Мечта о «загранке», становилась и вовсе неосуществимой. С решимостью отчаяния, но ведь не воевать же, в самом деле, я обратился к последнему, вполне самоубийственному, в смысле карьеры, аргументу.
— У меня дед был репрессирован, как адъютант Петлюры и польский офицер.
Формулировка в справке о реабилитации, признаюсь, вызывала во мне некоторое сомнение, как это «адъютант Петлюры» и, одновременно, «польский офицер». Кадровик, похоже, тоже разделял мои сомнения. Он промычал что-то в стиле «сын за отца не отвечает», и колесо завертелось. В движениях бюрократической машины было что-то от хорошо отлаженного конвейера смерти, попав на который спрыгнуть уже не представлялось возможным. Наверное, так ощущали себя жертвы всевозможных репрессий. К счастью, мы перед ними имели одно неоспоримое преимущество — могли пить сколько влезет.

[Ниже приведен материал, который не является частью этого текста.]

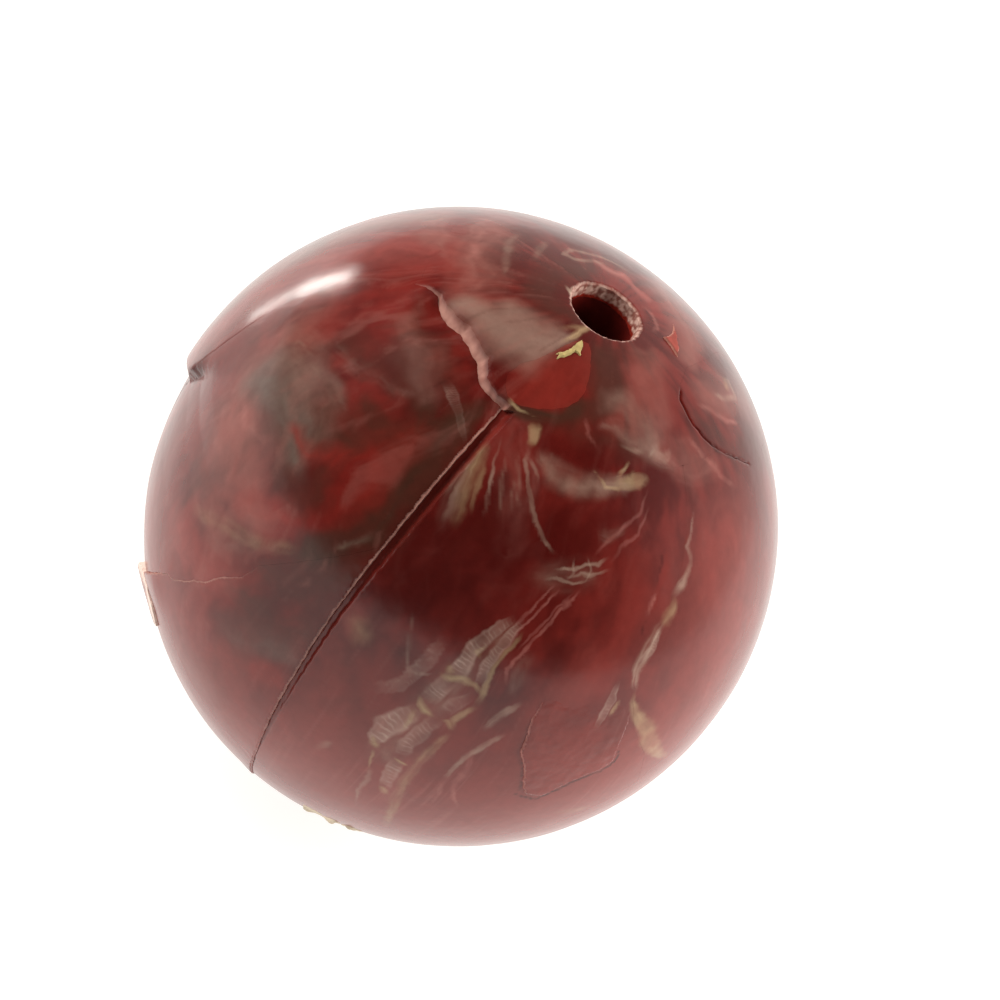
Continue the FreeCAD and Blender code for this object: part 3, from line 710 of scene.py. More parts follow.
# Finer marks, drawn over the clouds: veils, feathers and veins.
VEINS = [
    # the yellow feather beside the crack
    (STRAW, 0.62, 0.9, 0.45, [(-6.6, 53.5, 0.15, 0.5), (-5.8, 50, 0.45), (-4.8, 47, 0.65),
        (-3.6, 43.5, 0.75, 0.8), (-2, 40, 0.6, 0.5), (-0.2, 36.5, 0.35, 0)]),
    (BONE, 0.40, 1.0, 0.6, [(-6.8, 50, 0.2, 0.4), (-6.2, 46, 0.6), (-5.2, 42, 0.8),
        (-3.2, 37.5, 0.7, 0.5), (-1.6, 34.5, 0.4, 0)]),
    (STRAW, 0.45, 0.9, 0.3, [(-5.2, 52, 0.12, 0.3), (-2.6, 47.5, 0.25), (-0.8, 43.5, 0.25, 0.8),
        (0.8, 40, 0.16, 0)]),
    (BONE, 0.40, 0.9, 0.2, [(-3.2, 52, 0.10, 0.3), (0.0, 47.5, 0.18), (2.4, 43.6, 0.18, 0.7),
        (3.4, 41, 0.12, 0)]),
    (BONE, 0.30, 0.9, 0.2, [(-1, 53, 0.10, 0.3), (2.6, 48, 0.15), (5.4, 44, 0.15, 0.6),
        (6.6, 41.6, 0.1, 0)]),
    (BONE, 0.30, 0.9, 0.2, [(-4.6, 55, 0.10, 0.3), (-1.6, 50, 0.16), (1, 46, 0.16),
        (2.2, 43, 0.1, 0)]),
    (BONE, 0.25, 0.9, 0.2, [(1.4, 55, 0.10, 0.3), (5, 50.6, 0.16), (8.4, 47, 0.14),
        (10.4, 44.6, 0.1, 0)]),
    (BONE, 0.22, 0.9, 0.2, [(3, 51.6, 0.08, 0.3), (6.4, 47.4, 0.12), (9, 43.6, 0.1, 0)]),
    # the long thin streak from the crown
    (STRAW, 0.70, 0.8, 0.3, [(1.6, 60.2, 0.45), (2.8, 59.2, 0.55), (3.8, 57.6, 0.4),
        (4.4, 55.8, 0.25, 0.6)]),
    (BONE, 0.42, 0.8, 0.2, [(4.2, 56.4, 0.22), (5.0, 53.6, 0.2), (8.2, 50.6, 0.18),
        (11.8, 47.4, 0.18), (15.5, 44.6, 0.2), (19.2, 42.6, 0.18), (22.6, 41.4, 0.14, 0.3)]),
    (BONE, 0.35, 0.9, 0.2, [(4.8, 54.6, 0.15), (7.6, 53.6, 0.2), (11, 51.2, 0.15, 0.4)]),
    # the pale band with its yellow end
    (BONE, 0.52, 1.0, 0.5, [(6.4, 57.4, 0.5, 0.3), (9.6, 55.4, 0.9, 0.7), (14.8, 54.0, 1.2),
        (21, 53.8, 1.25), (28, 54.6, 1.1), (35, 55.8, 0.9), (41, 56.8, 0.6, 0.5)]),
    (STRAW, 0.80, 0.8, 0.3, [(31, 55.2, 0.2, 0.4), (35, 55.8, 0.45), (40, 56.8, 0.65),
        (44.2, 57.2, 0.5), (45.6, 56.2, 0.25)]),
    (STRAW, 0.65, 0.7, 0.1, [(26, 56.8, 0.12, 0.5), (30.5, 54.8, 0.15), (34.5, 54.8, 0.2),
        (38, 55.6, 0.2, 0.5)]),
    (STRAW, 0.60, 0.7, 0.1, [(34.2, 57.2, 0.18), (36.2, 58.6, 0.18), (38.6, 60.2, 0.12, 0.3)]),
    (BONE, 0.60, 0.9, 0.6, [(47, 61, 0.2), (50, 62.2, 0.45), (53, 64, 0.3)]),
    (BONE, 0.60, 0.9, 0.6, [(50, 62, 0.4), (54, 61, 0.4), (58, 62.5, 0.2)]),
    (BONE, 0.35, 0.9, 0.3, [(34, 62.6, 0.12), (40, 62.2, 0.25), (46, 62, 0.3)]),
    (PINK, 0.30, 0.9, 0.3, [(18, 66, 0.15), (21, 63, 0.2), (26, 60.5, 0.15)]),
    (STRAW, 0.50, 1.0, 0.3, [(-6.4, 16, 0.5), (-4.8, 14.2, 1.0), (-3.2, 12.6, 1.0),
        (-1.6, 11.2, 0.4)]),
    (ROSE, 0.55, 1.0, 0.2, [(-6.6, 18, 1.0), (-6.4, 13, 1.7), (-5.2, 9, 1.3)]),
    # the pale vein along the right-hand seam
    (BONE, 0.45, 0.9, 0.2, [(62, 52, 0.12, 0.3), (60, 48.5, 0.18), (58.2, 45.6, 0.2),
        (59.2, 43, 0.25), (58, 40.6, 0.3)]),
    (BONE, 0.70, 0.8, 0.5, [(59, 43, 0.3), (57.6, 40.4, 0.4), (55.4, 38.4, 0.5), (53.8, 37, 0.4)]),
    (STRAW, 0.70, 0.7, 0.4, [(54.2, 37.4, 0.3), (54.2, 35.2, 0.55), (52.8, 33.6, 0.65),
        (51.4, 32.2, 0.4)]),
    (BONE, 0.75, 0.8, 0.7, [(52.4, 33.4, 0.35), (50.8, 31.4, 0.5), (49.8, 29.4, 0.6),
        (49.0, 27, 0.65), (48.2, 24.4, 0.5), (48.6, 21.6, 0.35), (49.4, 19.4, 0.25)]),
    (STRAW, 0.80, 0.7, 0.3, [(49.2, 20, 0.2), (49.6, 17.8, 0.35), (51.2, 15.4, 0.55),
        (53.4, 13.4, 0.6), (55.6, 11.8, 0.85), (58, 8.8, 0.95), (60.4, 6, 0.75), (63.6, 3.4, 0.45),
        (69, 0, 0.25, 0.5)]),
    (ROSE, 0.50, 0.9, 0.1, [(58.6, 9.4, 0.3), (60.4, 6.6, 0.4), (61.6, 5, 0.25)]),
    (STRAW, 0.60, 0.7, 0.2, [(46.2, 18.6, 0.14), (46.2, 16.6, 0.28), (45.6, 14.6, 0.16)]),
    # the flaky red rift left of it, with no relief of its own: painted shadow lines, and a pale pink
    # line that is partly its broken edge and partly a painted highlight on its raised side
    (PAINTED_SHADE, 0.75, 0.6, 0.1, [(50.4, 46.4, 0.08), (49.8, 43.6, 0.12), (49.4, 41, 0.10),
        (48.4, 38.6, 0.08)]),
    (RED, 0.60, 0.8, 0.3, [(51.4, 46, 0.3), (50.8, 42, 0.4), (49.6, 38, 0.35), (48.4, 34, 0.25)]),
    (PINK, 0.50, 0.7, 0.3, [(49.4, 38.6, 0.15), (48.2, 36, 0.2), (47.2, 33.4, 0.12)]),
    (PAINTED_SHADE, 0.60, 0.6, 0.1, [(47.8, 33.6, 0.08), (47.2, 32, 0.10), (46.8, 30.4, 0.06)]),
    # fine double lines above and below the crackle
    (PINK, 0.38, 0.9, 0.2, [(46, 56, 0.10), (42.4, 51.6, 0.18), (37, 48.4, 0.2), (33, 45.6, 0.2),
        (31, 43, 0.15)]),
    (PINK, 0.38, 0.9, 0.2, [(45.6, 53, 0.10), (42, 48, 0.16), (38, 45.4, 0.2), (35.6, 42.6, 0.15)]),
    (ASH, 0.50, 1.0, 0.6, [(30, 46.6, 0.4), (34, 47, 0.6), (39, 49, 0.4)]),
    (BONE, 0.18, 1.0, 0.7, [(17, 36.2, 0.9, 0.5), (22, 37.2, 1.4), (28, 39.2, 1.5), (35, 41, 1.0)]),
    (BONE, 0.70, 0.8, 0.3, [(22.4, 38.8, 0.08), (25, 40.1, 0.14), (27.4, 40.3, 0.18),
        (29.4, 41.4, 0.14), (32.6, 41.9, 0.2), (35.4, 43.6, 0.12)]),
    (BONE, 0.55, 0.8, 0.4, [(25.4, 38.2, 0.08), (29, 39.8, 0.16), (31.6, 39.9, 0.18),
        (36.6, 41.8, 0.1)]),
    (BONE, 0.45, 0.8, 0.4, [(21, 36.6, 0.08), (24, 37.8, 0.14), (28, 37.9, 0.16), (32, 39.4, 0.1)]),
    (BONE, 0.50, 0.8, 0.2, [(29.6, 42.6, 0.08), (31.4, 40.6, 0.14), (30.6, 38.8, 0.1)]),
    (BONE, 0.40, 0.8, 0.2, [(26.4, 42, 0.08), (27.2, 39.6, 0.12), (26.2, 38, 0.08)]),
    (PINK, 0.50, 0.8, 0.1, [(26, 37, 0.10), (23.4, 32.4, 0.12), (21.4, 28.4, 0.14),
        (20.4, 24.6, 0.14), (19.4, 20.4, 0.12)]),
    (PINK, 0.45, 0.8, 0.1, [(24.6, 37.4, 0.10), (22, 32.6, 0.12), (20, 28.4, 0.12), (19, 26, 0.1)]),
    (PINK, 0.50, 0.8, 0.2, [(30.4, 37.4, 0.12), (27.6, 33.4, 0.16), (25.4, 28.6, 0.18),
        (23.4, 24, 0.18), (22.2, 20, 0.16), (23.6, 17.4, 0.12)]),
    (PINK, 0.35, 0.8, 0.2, [(28.6, 36.4, 0.10), (26, 32, 0.12), (24, 28, 0.14), (22, 23.6, 0.14)]),
    (ASH, 0.40, 1.0, 0.6, [(25, 25, 0.5), (24.4, 20.6, 0.9), (25.4, 15, 0.6)]),
    # veins beside and below the ladder
    (STRAW, 0.60, 0.8, 0.2, [(22.2, 27.6, 0.10, 0.4), (20.8, 24, 0.22), (20, 20, 0.22),
        (20.2, 16.6, 0.26), (20.6, 13.6, 0.3), (20.6, 11.4, 0.3)]),
    (STRAW, 0.70, 0.8, 0.2, [(20.8, 11.8, 0.25), (19.4, 9.4, 0.35), (18.4, 7.4, 0.35),
        (18.8, 5, 0.3)]),
    (STRAW, 0.50, 0.9, 0.6, [(18.8, 5, 0.3), (18.2, 0.8, 0.45), (17.4, -4.4, 0.5), (17.6, -10, 0.5),
        (18.6, -15.4, 0.5), (20.4, -22, 0.45), (23, -30, 0.3)]),
    (BONE, 0.28, 1.0, 0.6, [(20, 29, 0.8), (16.4, 20, 1.5), (14, 9, 1.8), (11.6, 0, 2.0),
        (12.6, -10, 1.3)]),
    (PINK, 0.35, 1.0, 0.4, [(17.4, 0, 0.8), (16.8, -6, 1.0), (17, -12, 1.0), (18, -20, 0.8)]),
    (BONE, 0.60, 0.8, 0.5, [(28, 15, 0.2), (26.2, 12.6, 0.35), (24.8, 10.2, 0.4), (23.8, 7, 0.2)]),
    (BONE, 0.65, 0.8, 0.4, [(28, 8.2, 0.15), (25.8, 5, 0.3), (24.2, 2, 0.3), (23.2, -1.6, 0.25),
        (23.2, -6, 0.2)]),
    (PINK, 0.50, 0.8, 0.3, [(23.4, -6, 0.2), (24, -10, 0.25), (24.8, -15, 0.15)]),
    (PINK, 0.45, 0.8, 0.4, [(24.2, 3, 0.25), (25.6, -2.6, 0.4), (25.4, -6, 0.35), (26.6, -9.8, 0.2),
        (29.4, -13, 0.12)]),
    (BONE, 0.45, 1.0, 0.3, [(11.4, -10.4, 0.15), (12, -14.4, 0.35), (12.4, -18.6, 0.2),
        (14, -25, 0.12)]),
    (BONE, 0.35, 1.0, 0.4, [(3.2, -9.6, 0.3), (2.4, -12, 0.4), (1, -15, 0.2)]),
    (BONE, 0.30, 0.9, 0.2, [(1.6, 22, 0.10), (4, 17, 0.15), (6.4, 12.6, 0.2), (8.6, 11, 0.2)]),
    (BONE, 0.30, 0.9, 0.2, [(6.4, 12.6, 0.10), (9.4, 12.8, 0.15), (11, 14, 0.1)]),
    (STRAW, 0.30, 1.0, 0.3, [(48, -11, 0.4), (53, -10.8, 0.5), (57, -10.5, 0.3)]),
    # the smoky gore's wisps
    (STRAW, 0.22, 1.0, 0.7, [(-45, 2, 0.4), (-41, 4, 0.7), (-36, 7, 0.8), (-30, 10, 0.8),
        (-25, 14, 0.7), (-21, 17, 0.4)]),
    (ASH, 0.35, 1.0, 0.7, [(-39, 3, 0.7), (-35, 4, 1.0), (-31, 8, 1.0), (-27, 11.5, 0.6)]),
    (ASH, 0.30, 1.0, 0.8, [(-58, 31, 0.9), (-50, 36, 0.8), (-42, 38, 0.8), (-35, 37.5, 0.4)]),
    (ASH, 0.28, 1.0, 0.8, [(-62, 36, 0.9), (-52, 41, 0.7), (-44, 43, 0.8), (-34, 47, 0.6),
        (-28, 50, 0.3)]),
    (ASH, 0.25, 1.0, 0.8, [(-60, 27, 0.8), (-54, 32, 0.6), (-45, 33, 0.6), (-37, 31, 0.4)]),
    (BONE, 0.25, 1.0, 0.5, [(-17, 21, 0.3), (-14, 25, 0.4), (-12.4, 29, 0.3)]),
    (PINK, 0.30, 1.0, 0.6, [(-55, 22, 0.3), (-48, 20, 0.5), (-40, 24, 0.4)]),
    # the crown's streaks and swirls
    (STRAW, 0.70, 0.8, 0.2, [(-11.5, 60.8, 0.16), (-8.6, 60.4, 0.18), (-5, 60.4, 0.16),
        (-1, 60.6, 0.1)]),
    (STRAW, 0.95, 0.9, 0.3, [(-4, 84.4, 0.30), (-10, 81.6, 0.34), (-12.4, 78.4, 0.26),
        (-13.4, 74.6, 0.14, 0.4)]),
    (BONE, 1.00, 0.8, 0.1, [(-87, 81.6, 0.12), (-79, 82.8, 0.2), (-63, 83.6, 0.25),
        (-50, 83.8, 0.2)]),
    (BONE, 0.90, 0.8, 0.1, [(-98, 83, 0.08), (-84, 83, 0.16), (-66, 83.4, 0.2)]),
    (STRAW, 0.35, 0.9, 0.2, [(-6, 83.6, 0.3), (-18, 80.6, 0.3), (-26, 77, 0.2, 0.3)]),
    (BONE, 0.40, 0.9, 0.3, [(-165, 74.5, 0.25), (-150, 76, 0.3), (-135, 76.8, 0.25),
        (-128, 75, 0.25), (-138, 73.4, 0.25), (-160, 72.5, 0.25), (176, 71.6, 0.2)]),
    (BONE, 0.35, 0.9, 0.5, [(-128, 70, 0.3), (-115, 72.6, 0.4), (-100, 74.6, 0.3)]),
    (BONE, 0.30, 0.9, 0.5, [(-120, 66, 0.3), (-105, 68, 0.4), (-90, 70.6, 0.4), (-74, 71, 0.2)]),
    (PINK, 0.35, 0.9, 0.5, [(-108, 62, 0.3), (-95, 63.4, 0.4), (-82, 66, 0.3)]),
    (PINK, 0.50, 0.8, 0.2, [(108, 80.6, 0.14), (122, 79.2, 0.2), (138, 79.4, 0.2),
        (152, 80.6, 0.12)]),
    (PINK, 0.45, 0.9, 0.3, [(84, 68, 0.2), (92, 64.5, 0.3), (97, 60.5, 0.3), (104, 57, 0.25)]),
    (BONE, 0.45, 0.9, 0.3, [(100, 66, 0.2), (107, 62, 0.3), (114, 58.5, 0.3), (119, 60.5, 0.25),
        (116, 64, 0.2)]),
    (STRAW, 0.40, 0.9, 0.3, [(112, 62, 0.4), (118, 61, 0.5)]),
    (PINK, 0.35, 0.9, 0.3, [(68, 64, 0.2), (72, 60, 0.3), (78, 55, 0.3), (84, 51, 0.2)]),
]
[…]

Вскоре я оказался в помещении, заполненном личностями самого подозрительного вида. Вход, или лучше сказать — выход, охранял» автоматчик. Как водится, командиры кораблей и береговых частей, под предлогом оказания «интернациональной помощи» поспешили избавиться от самых пропащих, в основном на почве пьянства. Контингент подобрался прожженный. Похоже, их ничуть не беспокоила перспектива грядущей отправки на войну. По крайней мере, настроения в стиле «прощай Ревелек, нас убивать повезли» (В. Пикуль), не наблюдались. Секрет оказался прост, сдав документы и, получив взамен справку, наиболее отпетые бросились в загул, справедливо полагая, что лучше пересидеть отправку в милиции, по какой-нибудь административной статье. Но не тут-то было. Обладателей справок попросту не задерживали.